● **Given exercise**
All of the data must be printed exactly; please include every line.
====
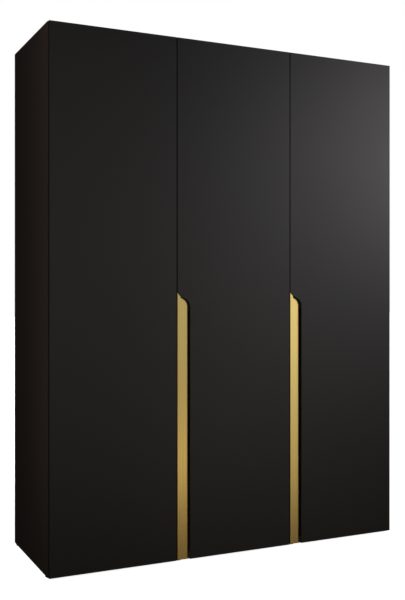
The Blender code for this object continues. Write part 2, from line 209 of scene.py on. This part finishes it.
# %% Settled dust
def make_settled_dust():
    group, start, end = new_group("settled_dust", (("Amount", 0.5),), ("Mask",))
    coords = group.nodes.new("ShaderNodeTexCoord")
    split = group.nodes.new("ShaderNodeSeparateXYZ")
    group.links.new(coords.outputs["Normal"], split.inputs[0])
    upward = maths(group, "POWER", maths(group, "MAXIMUM", split.outputs["Z"], 0.0), 6.0)
    patches = noise(group, coords.outputs["Object"], 9.0, 5.0, 0.65)
    specks = noise(group, coords.outputs["Object"], 420.0, 2.0)
    field = maths(group, "MULTIPLY", patches, specks)
    mask = maths(group, "MULTIPLY", upward, maths(group, "MULTIPLY", field, start.outputs["Amount"]))
    group.links.new(maths(group, "MINIMUM", mask, 1.0), end.inputs["Mask"])
    return group


SETTLED_DUST = make_settled_dust()
print("group:", SETTLED_DUST.name)


# %% [markdown]
# ## Starting a finish
# Every finish starts the same way: one Principled shader with a plain colour, metallic and roughness.
# What changes over the surface is linked over those values afterwards, and what doesn't stays a plain
# number on the shader.

# %% Material helpers
def new_material(name, colour, metallic, roughness):
    """A material, its node tree and its Principled shader."""
    material = bpy.data.materials.new(name)
    material.use_nodes = True
    shader = material.node_tree.nodes["Principled BSDF"]
    shader.inputs["Base Color"].default_value = (*colour, 1.0)
    shader.inputs["Metallic"].default_value = metallic
    shader.inputs["Roughness"].default_value = roughness
    return material, material.node_tree, shader


def bump(tree, shader, height, distance):
    """Feed a height through a Bump node to the shader; distance is in metres."""
    node = tree.nodes.new("ShaderNodeBump")
    node.inputs["Strength"].default_value = 1.0
    node.inputs["Distance"].default_value = distance
    tree.links.new(height, node.inputs["Height"])
    tree.links.new(node.outputs["Normal"], shader.inputs["Normal"])


def use_group(tree, group, **values):
    """Place a group in a tree and set its inputs; an underscore stands for a space."""
    node = tree.nodes.new("ShaderNodeGroup")
    node.node_tree = group
    for label, value in values.items():
        node.inputs[label.replace("_", " ")].default_value = value
    return node


def mix_colour(tree, factor, first, second):
    """Mix two colours; each is an RGB triple or a socket."""
    node = tree.nodes.new("ShaderNodeMix")
    node.data_type = "RGBA"
    tree.links.new(factor, node.inputs["Factor"])
    for label, value in (("A", first), ("B", second)):
        socket = [s for s in node.inputs if s.name == label and s.type == "RGBA"][0]
        if isinstance(value, tuple):
            socket.default_value = (*value, 1.0)
        else:
            tree.links.new(value, socket)
    return [s for s in node.outputs if s.type == "RGBA"][0]


print("material slots to fill on the packed nodes:", len(nodes))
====
● **Output below**
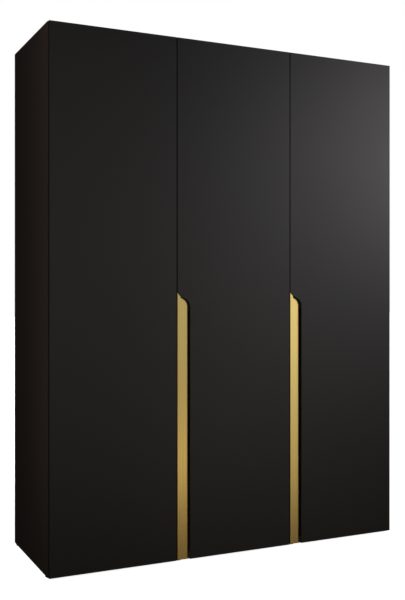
The Blender code for this object continues. Write part 2, from line 209 of scene.py on. This part finishes it.
# %% Settled dust
def make_settled_dust():
    group, start, end = new_group("settled_dust", (("Amount", 0.5),), ("Mask",))
    coords = group.nodes.new("ShaderNodeTexCoord")
    split = group.nodes.new("ShaderNodeSeparateXYZ")
    group.links.new(coords.outputs["Normal"], split.inputs[0])
    upward = maths(group, "POWER", maths(group, "MAXIMUM", split.outputs["Z"], 0.0), 6.0)
    patches = noise(group, coords.outputs["Object"], 9.0, 5.0, 0.65)
    specks = noise(group, coords.outputs["Object"], 420.0, 2.0)
    field = maths(group, "MULTIPLY", patches, specks)
    mask = maths(group, "MULTIPLY", upward, maths(group, "MULTIPLY", field, start.outputs["Amount"]))
    group.links.new(maths(group, "MINIMUM", mask, 1.0), end.inputs["Mask"])
    return group


SETTLED_DUST = make_settled_dust()
print("group:", SETTLED_DUST.name)


# %% [markdown]
# ## Starting a finish
# Every finish starts the same way: one Principled shader with a plain colour, metallic and roughness.
# What changes over the surface is linked over those values afterwards, and what doesn't stays a plain
# number on the shader.

# %% Material helpers
def new_material(name, colour, metallic, roughness):
    """A material, its node tree and its Principled shader."""
    material = bpy.data.materials.new(name)
    material.use_nodes = True
    shader = material.node_tree.nodes["Principled BSDF"]
    shader.inputs["Base Color"].default_value = (*colour, 1.0)
    shader.inputs["Metallic"].default_value = metallic
    shader.inputs["Roughness"].default_value = roughness
    return material, material.node_tree, shader


def bump(tree, shader, height, distance):
    """Feed a height through a Bump node to the shader; distance is in metres."""
    node = tree.nodes.new("ShaderNodeBump")
    node.inputs["Strength"].default_value = 1.0
    node.inputs["Distance"].default_value = distance
    tree.links.new(height, node.inputs["Height"])
    tree.links.new(node.outputs["Normal"], shader.inputs["Normal"])


def use_group(tree, group, **values):
    """Place a group in a tree and set its inputs; an underscore stands for a space."""
    node = tree.nodes.new("ShaderNodeGroup")
    node.node_tree = group
    for label, value in values.items():
        node.inputs[label.replace("_", " ")].default_value = value
    return node


def mix_colour(tree, factor, first, second):
    """Mix two colours; each is an RGB triple or a socket."""
    node = tree.nodes.new("ShaderNodeMix")
    node.data_type = "RGBA"
    tree.links.new(factor, node.inputs["Factor"])
    for label, value in (("A", first), ("B", second)):
        socket = [s for s in node.inputs if s.name == label and s.type == "RGBA"][0]
        if isinstance(value, tuple):
            socket.default_value = (*value, 1.0)
        else:
            tree.links.new(value, socket)
    return [s for s in node.outputs if s.type == "RGBA"][0]


print("material slots to fill on the packed nodes:", len(nodes))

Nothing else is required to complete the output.